The effect of the Bill on farmers involves a curious conundrum. The Labour party is in favour of outdoor farrowing, because it thinks that it is green and more organic. It would also like more free-range hens, because that system sounds better and suits it better. I am not sure that the party understands the implications of either system. The truth is, however, that if pigs are outdoors, it is almost impossible to control what happens to their dung. The only way to control a pig's dung is to keep the pig indoors, standing on slats. The dung falls through the slats on to the concrete floor below and is easily removed.
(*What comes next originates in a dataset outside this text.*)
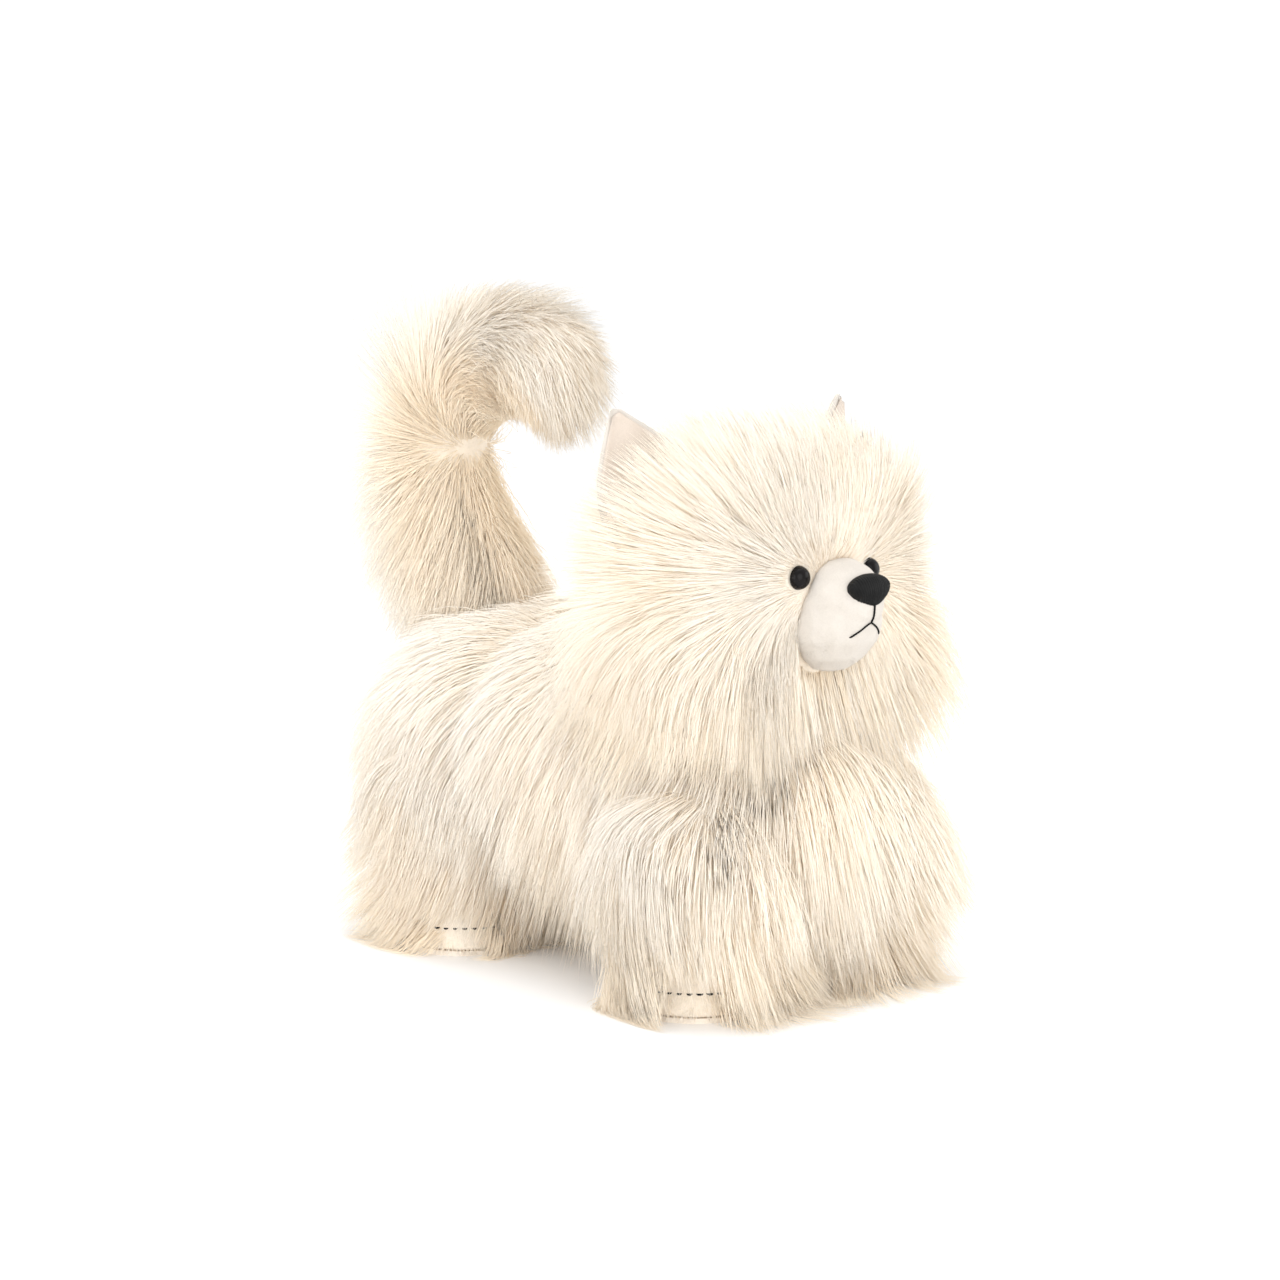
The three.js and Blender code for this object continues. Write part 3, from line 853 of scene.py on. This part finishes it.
def ear_sheet(axes, outline, inset, depth, centre_depth):
    """Grid points of one face of an ear piece, which meets the other face at its edge."""
    origin, along, rise, facing = axes
    bottom, top = outline[:, 1].min(), outline[:, 1].max()
    sheet = []
    for s in np.linspace(0, 1, EAR_ROWS):
        height = bottom + (top - inset * 1.3 - bottom) * (0.002 + 0.996 * s)
        left, right = span_at(outline, height)
        left, right = left + inset, right - inset
        if right < left:
            left = right = (left + right) / 2
        for r in np.linspace(-1, 1, EAR_COLUMNS):
            swell = math.sqrt(max(0.0, 1 - abs(r) ** 3)) * (1 - 0.85 * s ** 6)
            dish = EAR_CUP * (1 - r * r) * (1 - 0.6 * s) * ((top - bottom) / 60)
            out = centre_depth + (depth - centre_depth) * (0.15 + 0.85 * swell) - dish
            u = (left + right) / 2 + r * (right - left) / 2
            sheet.append(origin + along * u + rise * height + facing * out)
    return sheet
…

The same applies to chickens. If chickens are out of doors or in barns, it is almost impossible to separate their dung from the earth, or from the soil at the bottom of the barn. The conditions laid down by the Bill are therefore
difficult to apply. The fact is that the less animal-friendly farms are, the easier it will be to comply with the conditions and terms of the Bill. We must think carefully about this. What effect will the Bill have on the pig farmers and chicken farmers in my constituency? Are we, perhaps, driving them towards the establishment of conditions on their farms that, by many other standards, would be considered non-animal friendly?
We must also consider the conditions that we are imposing on our farmers--in the Bill and elsewhere--to which overseas countries do not conform. It is hardly known that most of the chicken that we eat here is bred in Thailand.
Mr. Deputy Speaker:
Order. The hon. Gentleman is straying from the subject of the debate.
Mr. Gray:
I accept your admonition, Mr. Deputy Speaker. My point was that, if we bear down heavily on chicken farmers in this country without bearing down equally heavily on chicken farmers in Thailand and France who are competing with ours, we are doing our chicken farmers a disservice.